Una noche de tormenta, en un barco de inmigrantes que cruzaba el Atlántico, R. L. Stevenson oyó a un hombre que cantaba para darle ánimos a su mujer. El hombre estaba tan mareado y asustado como su mujer –y como el resto del pasaje–, pero tuvo fuerzas para sobreponerse y empezar a cantar. Todo eso ocurrió en la cubierta inferior de un barco cargado de emigrantes que buscaban fortuna en América. Fue en 1879, pero uno imagina que hoy en día, en cualquier parte del mundo, puede estar ocurriendo una cosa igual. Y quizá alguien cante para un desconocido –un niño, tal vez, o una madre con un niño– en un cayuco a merced de las olas, o en el remolque de un tráiler lleno de polizones que están a punto de asfixiarse. Hay muchas razones para creer que la vida es horrible, pero también hay muchas razones para pensar que la dignidad humana es capaz de sobreponerse a todo. Emanuel Ringelblum y sus camaradas, en el gueto judío de Varsovia, escondieron en una vasija de leche todos los documentos que pudieron reunir sobre lo que había sucedido allí durante la ocupación nazi. Ni siquiera podían estar seguros de que hubiera un solo superviviente o una sola persona interesada en saber lo que había pasado, pero a ellos les dio igual. Su deber era contar lo que habían visto. Su deber era cantar muy alto, con la incierta esperanza de que alguien, en un futuro improbable, pudiera llegar a oírlos.

Ayer, en la calle donde vivo, vi por primera vez a un hombre durmiendo en el suelo. Esto, que es bastante normal en otras partes del mundo, aquí no es habitual, o al menos no lo había sido hasta ahora. Uno veía gente durmiendo en los cajeros, y en algunos portales, y en los solares y edificios abandonados, pero no era normal ver a alguien durmiendo en la acera de una calle del centro. En Delhi o en Manila no es así, y cuando se pone el sol, las aceras se llenan de gente que se dispone a pasar la noche. Las madres extienden una toalla, los niños se acurrucan a un lado, luego los hombres se tienden en el otro, y al final, en el mínimo espacio que queda libre –si es que queda alguno–, se tienden ellas, una vez que han limpiado las escudillas o han ido a buscar agua a un grifo. Y eso lo he visto también en las estaciones de tren de Delhi o de Bombay: andenes y más andenes llenos de gente que dormía sobre una toalla o una esterilla de paja, sin importarle los gritos, los pitidos, los pisotones, los perros. Pero nunca lo había visto en mi propia calle.

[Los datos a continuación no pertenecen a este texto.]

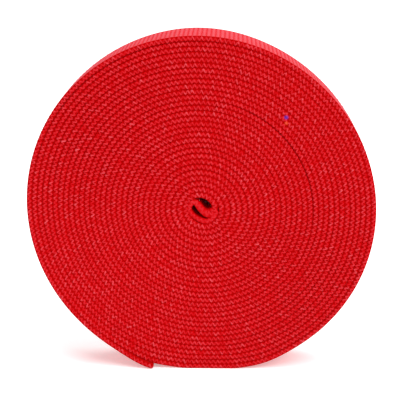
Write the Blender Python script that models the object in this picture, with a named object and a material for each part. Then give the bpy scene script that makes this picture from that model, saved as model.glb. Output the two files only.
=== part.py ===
"""A roll of flat-pressed tubular webbing that stands on its rim.

The roll's axis runs along Y and its near face looks towards -Y. Metres, +Z up. The origin lies on the
surface that the roll stands on, under the middle of the roll's box.
"""

from math import atan2, ceil, cos, exp, hypot, pi, radians, sin, sqrt, tau

import bmesh
import bpy
from mathutils import Vector
from mathutils.geometry import delaunay_2d_cdt

# The strap.
STRAP_WIDTH = 0.025
STRAP_THICKNESS = 0.0021
STRAP_RED = (0.62, 0.012, 0.02, 1.0)

# The winding, seen from -Y. Turns grow counter-clockwise, and turn 0 starts on +X.
TURN_PITCH = 0.00223
FIRST_RADIUS = 0.00254
CORE_SLACK = 0.00275
SLACK_TURNS = 9.0
OVAL_SHARE = 0.0163
OVAL_ANGLE = radians(-39)
FIRST_CREST_TURN = 0.6
FIRST_GROOVE_TURN = 1.25
LOOSE_END_TURN = 30.703
LOOSE_END_LENGTH = 0.040
LOOSE_END_STEPS = 12

# The relief of the two faces: each turn is a low ridge with a groove at either side.
GROOVE_DEPTH = 0.0005
FACE_SAGITTA = 0.00025
RIM_SAGITTA = 0.00006

# The S-shaped start: the strap crosses the middle and leaves an eye on each side.
START_ANGLE = radians(133)
START_CENTRE = (0.0002, 0.0003)
EYE_LENGTH = 0.0076
EYE_WIDTH = 0.0027
EYE_OFFSET = 0.0026
EYE_STEPS = 8
CREST_STEPS = 4

# How it stands.
FLAT_DEPTH = 0.0007
SETTLE_POWER = 7
GAP = 0.0003


def clear_scene():
    for thing in list(bpy.data.objects):
        bpy.data.objects.remove(thing, do_unlink=True)


def winding_radius(turn, angle):
    """The radius of the seam between two turns, on an oval that loosens towards the core."""
    slack = CORE_SLACK * (1 - exp(-turn / SLACK_TURNS))
    oval = 1 + OVAL_SHARE * cos(2 * (angle - OVAL_ANGLE))
    return (FIRST_RADIUS + TURN_PITCH * turn + slack) * oval


def at(radius, angle):
    return Vector((radius * cos(angle), radius * sin(angle)))


def seam_point(turn, shift=0.0):
    """A point on the spiral seam, or a share of a turn outside it."""
    angle = tau * turn
    return at(winding_radius(turn + shift, angle), angle)


LOOSE_START_TURN = LOOSE_END_TURN - LOOSE_END_LENGTH / (tau * winding_radius(LOOSE_END_TURN, 0))
RIM_END_TURN = LOOSE_START_TURN + 1


def rim_radius(angle):
    """The roll's outer radius at an angle: the last whole turn before the loose end."""
    turn = angle / tau
    turn += ceil(LOOSE_START_TURN - turn)
    return winding_radius(turn, angle)


def lowest_point():
    steps = 720
    return min(rim_radius(tau * i / steps) * sin(tau * i / steps) for i in range(steps))


FLOOR_LEVEL = lowest_point() + FLAT_DEPTH


def settled(point):
    """The turns over the flat spot, pressed up a little where the roll's weight rests on them."""
    angle = atan2(point.y, point.x)
    rim = rim_radius(angle)
    over = max(0.0, FLOOR_LEVEL - rim * sin(angle))
    share = min(1.0, hypot(point.x, point.y) / rim)
    return Vector((point.x, point.y + over * share**SETTLE_POWER))


def turns_between(first, last, sagitta):
    """Places along the spiral, close enough that each straight step stays near the curve."""
    places = [first]
    while places[-1] < last:
        radius = winding_radius(places[-1], 0)
        places.append(places[-1] + sqrt(8 * sagitta / radius) / tau)
    spare = (last - first) / (places[-1] - first)
    return [first + (place - first) * spare for place in places]


def eye_outline(side):
    """A lens beside the strap's start, its straighter edge towards the strap."""
    along = at(1, START_ANGLE)
    across = at(1, START_ANGLE - pi / 2) * side
    centre = Vector(START_CENTRE) + across * EYE_OFFSET
    points = []
    for i in range(2 * EYE_STEPS):
        angle = pi * i / EYE_STEPS
        bulge = EYE_WIDTH * (0.62 if sin(angle) > 0 else 0.38)
        points.append(centre + along * cos(angle) * EYE_LENGTH / 2 + across * sin(angle) * bulge)
    return points


class FacePlan:
    """The near face seen from the front: points with a depth, and the lines that the mesh keeps."""

    def __init__(self, rim):
        self.rim = rim
        self.points = []
        self.depths = []
        self.lines = []

    def add_line(self, points, depth):
        """Adds an open line at one depth, and returns the places of its ends."""
        first = len(self.points)
        self.points += [settled(point) for point in points]
        self.depths += [depth] * len(points)
        last = len(self.points) - 1
        self.lines += [(i, i + 1) for i in range(first, last)]
        return first, last


def inside(point, outline):
    """True if the point lies in the closed outline."""
    crossings = 0
    for a, b in zip(outline, outline[1:] + outline[:1], strict=True):
        if (a.y > point.y) != (b.y > point.y):
            x = a.x + (point.y - a.y) / (b.y - a.y) * (b.x - a.x)
            crossings += x > point.x
    return crossings % 2 == 1


def roll_face_plan():
    """The spiral grooves and crests, the rim, the two eyes and the crest of the strap between them."""
    seam = turns_between(FIRST_GROOVE_TURN, LOOSE_START_TURN, FACE_SAGITTA)
    rim = turns_between(LOOSE_START_TURN, RIM_END_TURN, RIM_SAGITTA)
    crest = turns_between(FIRST_CREST_TURN, LOOSE_START_TURN, FACE_SAGITTA)
    plan = FacePlan([settled(seam_point(turn)) for turn in rim])
    _, rim_end = plan.add_line([seam_point(turn) for turn in seam[:-1] + rim], GROOVE_DEPTH)
    rim_start = len(seam) - 1
    plan.lines.append((rim_end, rim_start))
    plan.add_line([seam_point(turn, 0.5) for turn in crest[:-1]], 0.0)
    for side in (1, -1):
        plan.lines.append(plan.add_line(eye_outline(side), GROOVE_DEPTH))
    along = at(1, START_ANGLE) * EYE_LENGTH / 2
    steps = [2 * i / CREST_STEPS - 1 for i in range(CREST_STEPS + 1)]
    plan.add_line([Vector(START_CENTRE) + along * step for step in steps], 0.0)
    return plan


def kept_triangles(plan, points, triangles):
    """The triangles inside the rim and outside both eyes."""
    eyes = [eye_outline(1), eye_outline(-1)]
    for triangle in triangles:
        middle = sum((points[i] for i in triangle), Vector((0, 0))) / 3
        if inside(middle, plan.rim) and not any(inside(middle, eye) for eye in eyes):
            yield triangle


def mesh_object(name, mesh, red):
    """An object in the collection, with a red cloth material of its own."""
    material = bpy.data.materials.new(name)
    material.use_nodes = True
    cloth = material.node_tree.nodes["Principled BSDF"]
    cloth.inputs["Base Color"].default_value = red
    cloth.inputs["Roughness"].default_value = 0.8
    cloth.inputs["Metallic"].default_value = 0.0
    data = bpy.data.meshes.new(name)
    bmesh.ops.recalc_face_normals(mesh, faces=mesh.faces)
    mesh.to_mesh(data)
    mesh.free()
    data.materials.append(material)
    thing = bpy.data.objects.new(name, data)
    bpy.context.collection.objects.link(thing)
    return thing


def wound_roll():
    """One solid: a ridged face on each side and a wall round the rim and the eyes."""
    plan = roll_face_plan()
    merge_distance = 1e-7
    points, _, triangles, origins, _, _ = delaunay_2d_cdt(plan.points, plan.lines, [], 0, merge_distance)
    mesh = bmesh.new()
    near = []
    for point, origin in zip(points, origins, strict=True):
        near.append(mesh.verts.new((point.x, plan.depths[origin[0]] - STRAP_WIDTH / 2, point.y)))
    for triangle in kept_triangles(plan, points, triangles):
        mesh.faces.new([near[i] for i in triangle])
    extruded = bmesh.ops.extrude_face_region(mesh, geom=mesh.faces[:])
    for part in extruded["geom"]:
        if isinstance(part, bmesh.types.BMVert):
            part.co.y = -part.co.y
    return mesh_object("wound_roll", mesh, STRAP_RED)


def loose_end():
    """The end of the outer turn, which leaves the roll a little and touches the surface below."""
    first = LOOSE_START_TURN + GAP / (tau * winding_radius(LOOSE_START_TURN, 0))
    tip_angle = tau * LOOSE_END_TURN
    tip_rim = winding_radius(LOOSE_END_TURN, tip_angle) + GAP + STRAP_THICKNESS
    tip_lift = FLOOR_LEVEL / sin(tip_angle) - tip_rim
    half = STRAP_WIDTH / 2
    flat = half - GROOVE_DEPTH
    section = [(-half, 0.5), (-flat, 0), (flat, 0), (half, 0.5), (flat, 1), (-flat, 1)]
    mesh = bmesh.new()
    rings = []
    for i in range(LOOSE_END_STEPS + 1):
        share = i / LOOSE_END_STEPS
        turn = first + (LOOSE_END_TURN - first) * share
        inner = winding_radius(turn, tau * turn) + GAP + tip_lift * share**2
        ring = []
        for y, height in section:
            point = at(inner + STRAP_THICKNESS * height, tau * turn)
            ring.append(mesh.verts.new((point.x, y, point.y)))
        rings.append(ring)
    for ring, after in zip(rings, rings[1:], strict=False):
        for i in range(len(section)):
            j = (i + 1) % len(section)
            mesh.faces.new((ring[i], ring[j], after[j], after[i]))
    mesh.faces.new(rings[0])
    mesh.faces.new(rings[-1])
    bmesh.ops.triangulate(mesh, faces=mesh.faces[:])
    return mesh_object("loose_end", mesh, STRAP_RED)


def main():
    clear_scene()
    roll = wound_roll()
    sides = [vertex.co.x for vertex in roll.data.vertices]
    middle = (min(sides) + max(sides)) / 2
    for thing in (roll, loose_end()):
        thing.location = (-middle, 0, -FLOOR_LEVEL)


main()
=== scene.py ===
import math

import bpy
import numpy as np
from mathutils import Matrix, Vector


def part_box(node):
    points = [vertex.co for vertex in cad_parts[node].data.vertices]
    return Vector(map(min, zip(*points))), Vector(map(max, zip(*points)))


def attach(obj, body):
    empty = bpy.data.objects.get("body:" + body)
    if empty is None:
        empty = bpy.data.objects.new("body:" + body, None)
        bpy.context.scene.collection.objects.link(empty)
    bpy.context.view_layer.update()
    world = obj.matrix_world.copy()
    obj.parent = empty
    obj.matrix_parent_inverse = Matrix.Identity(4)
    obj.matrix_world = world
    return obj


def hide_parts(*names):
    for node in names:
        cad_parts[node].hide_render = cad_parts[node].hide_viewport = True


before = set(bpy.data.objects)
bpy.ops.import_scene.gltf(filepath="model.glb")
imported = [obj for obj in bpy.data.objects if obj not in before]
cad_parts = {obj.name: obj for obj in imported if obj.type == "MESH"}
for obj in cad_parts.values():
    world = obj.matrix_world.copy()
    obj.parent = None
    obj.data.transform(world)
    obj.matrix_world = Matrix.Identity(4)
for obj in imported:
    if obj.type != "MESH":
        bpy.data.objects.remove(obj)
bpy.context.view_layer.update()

rollLow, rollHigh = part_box("wound_roll")
print("frame loaded: the roll is", round(rollHigh.x - rollLow.x, 4), "m across")

# The winding, in metres and turns, the same as the solids' but for its core and its sag.
# Seen from -Y, turns grow counter-clockwise.
winding = {
    "pitch": 0.00223,  # from one turn to the next
    "firstRadius": 0.00254,
    "coreSlack": 0.00275,  # what the looser turns round the core add to the radius
    "slackTurns": 9.0,
    "ovalShare": 0.0163,
    "ovalAngle": math.radians(-39),  # where the long axis points
    "coreOval": 0.07,  # how much more oval the first turns are
    "coreOvalTurns": 1.2,
    "coreSqueeze": 0.10,  # how much closer the first turns lie
    "coreShift": 0.03,  # and how much more of that is at the lower right
    "tightTurns": 2.4,
    "startTurn": -1.6,  # the turn count at the very start of the strap
    "startSteps": 24,  # steps between two points of the start
    "joinTurn": 1.06,  # where the S-shaped start meets the spiral
    "joinSteps": 18,  # steps of the spiral that set the direction in which the start meets it
    "stepsPerTurn": 360,
    "tipTurn": 30.703,
    "looseLength": 0.040,
    "flatDepth": 0.0007,  # how much the flat spot takes off the rim
    "settlePower": 7,  # how quickly that fades towards the middle
    "rimSteps": 2880,  # places round the rim where its lowest and widest points are looked for
    # how far the outer turns sag on each side of the flat spot: angle and spread in degrees, and depth
    "sags": [(-110, 8, 0.0012), (-68, 9, 0.0008)],
}

# The strap's S-shaped start, listed: across, up and half thickness in mm from the middle of the roll.
startRoute = [
    (6.25, -0.3, 0.65), (5.85, -1.6, 1.0), (5.05, -2.95, 1.1), (4.1, -4.1, 1.1), (2.85, -4.85, 1.1),
    (1.4, -5.15, 1.1), (0.0, -4.9, 1.15), (-1.4, -4.35, 1.1), (-2.65, -3.65, 1.0), (-3.7, -2.8, 0.97),
    (-4.75, -1.75, 0.97), (-5.5, -0.45, 0.97), (-5.65, 0.9, 1.0), (-5.2, 2.2, 1.1), (-4.25, 3.2, 1.15),
    (-3.15, 3.35, 1.25), (-2.2, 2.5, 1.35), (-0.95, 0.75, 1.45), (0.2, -0.55, 1.45), (1.4, -1.4, 1.65),
    (2.45, -1.65, 1.85), (3.4, -1.4, 1.8), (4.35, -0.75, 1.6), (5.1, 0.1, 1.4), (5.4, 1.1, 1.25),
]
mmPerMetre = 1000


def seamRadius(turn, angle):
    # the first turns are closer and more oval
    tight = np.exp((1 - turn) / winding["tightTurns"])
    slack = winding["coreSlack"] * (1 - np.exp(-turn / winding["slackTurns"]))
    oval = winding["ovalShare"] + winding["coreOval"] * np.exp((1 - turn) / winding["coreOvalTurns"])
    along = angle - winding["ovalAngle"]
    squeeze = tight * (winding["coreSqueeze"] + winding["coreShift"] * np.cos(along))
    radius = winding["firstRadius"] + winding["pitch"] * turn + slack
    return radius * (1 - squeeze + oval * np.cos(2 * along))


tipRoundLength = math.tau * seamRadius(winding["tipTurn"], 0)
looseTurn = winding["tipTurn"] - winding["looseLength"] / tipRoundLength


def rimRadius(angle):
    turn = angle / math.tau
    turn = turn + np.ceil(looseTurn - turn)
    return seamRadius(turn, angle)


rimAngles = np.arange(0, math.tau, math.tau / winding["rimSteps"])
floorLevel = (rimRadius(rimAngles) * np.sin(rimAngles)).min() + winding["flatDepth"]
rimSides = rimRadius(rimAngles) * np.cos(rimAngles)
centreX = (rollLow.x + rollHigh.x) / 2 - (rimSides.min() + rimSides.max()) / 2
centreZ = -floorLevel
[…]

Dorothea Lange fotografió a un hombre durmiendo en la calle, en los tiempos de la Gran Depresión americana. Es una de las mejores fotos que he visto: un hombre vestido con un traje que alguna vez fue elegante, con sombrero, durmiendo sobre el asfalto con las manos metidas entre las rodillas. Puede estar en un parking, o en la explanada de una gran nave industrial. Tiene que hacer frío, porque el hombre está encogido contra el suelo, y en primer plano se ven sus zapatos polvorientos con las puntas medio agujereadas. Uno de los zapatos tiene los cordones sueltos. Quizá se olvidó de atárselos, o quizá se quedó dormido cuando intentaba quitarse los zapatos y acababa de deshacer el nudo. O quizá ya se había acostumbrado a caminar siempre con los cordones desatados. Quién sabe.

El tipo que dormía en mi calle era un hombre joven, como lo era el hombre de la foto de Dorothea Lange (Skid Row, el Barrio de los Vagabundos, se llama la foto). Me pregunté cuál podría ser su historia, ese puñado de documentos que pudieran contarnos lo que había ocurrido en su vida, igual que la vasija de leche que contenía los diarios y los documentos de Emanuel Ringelblum sobre el gueto judío de Varsovia. Lo más fácil era pensar que se había quedado sin trabajo y poco a poco se había derrumbado hasta acabar viviendo en la calle, aunque cabían muchas otras posibilidades. Quizá era alguien que se había separado o que perdió su casa, y empezó a vivir en hoteles y pensiones, hasta que se le acabó el dinero y tuvo que vivir en asilos de caridad, de los que también se marchó porque prefería mantener a salvo su maltrecho orgullo viviendo en la calle, donde no tenía que dar cuentas a nadie ni explicarle a nadie su historia. Pero también me pregunté qué habría pasado si alguien –un hombre o una mujer, o incluso un niño–, al ver que se acercaba la tormenta y que la vida de este hombre se tambaleaba, hubiera tenido la suficiente valentía para darle ánimos, o incluso para ponerse a cantar por él.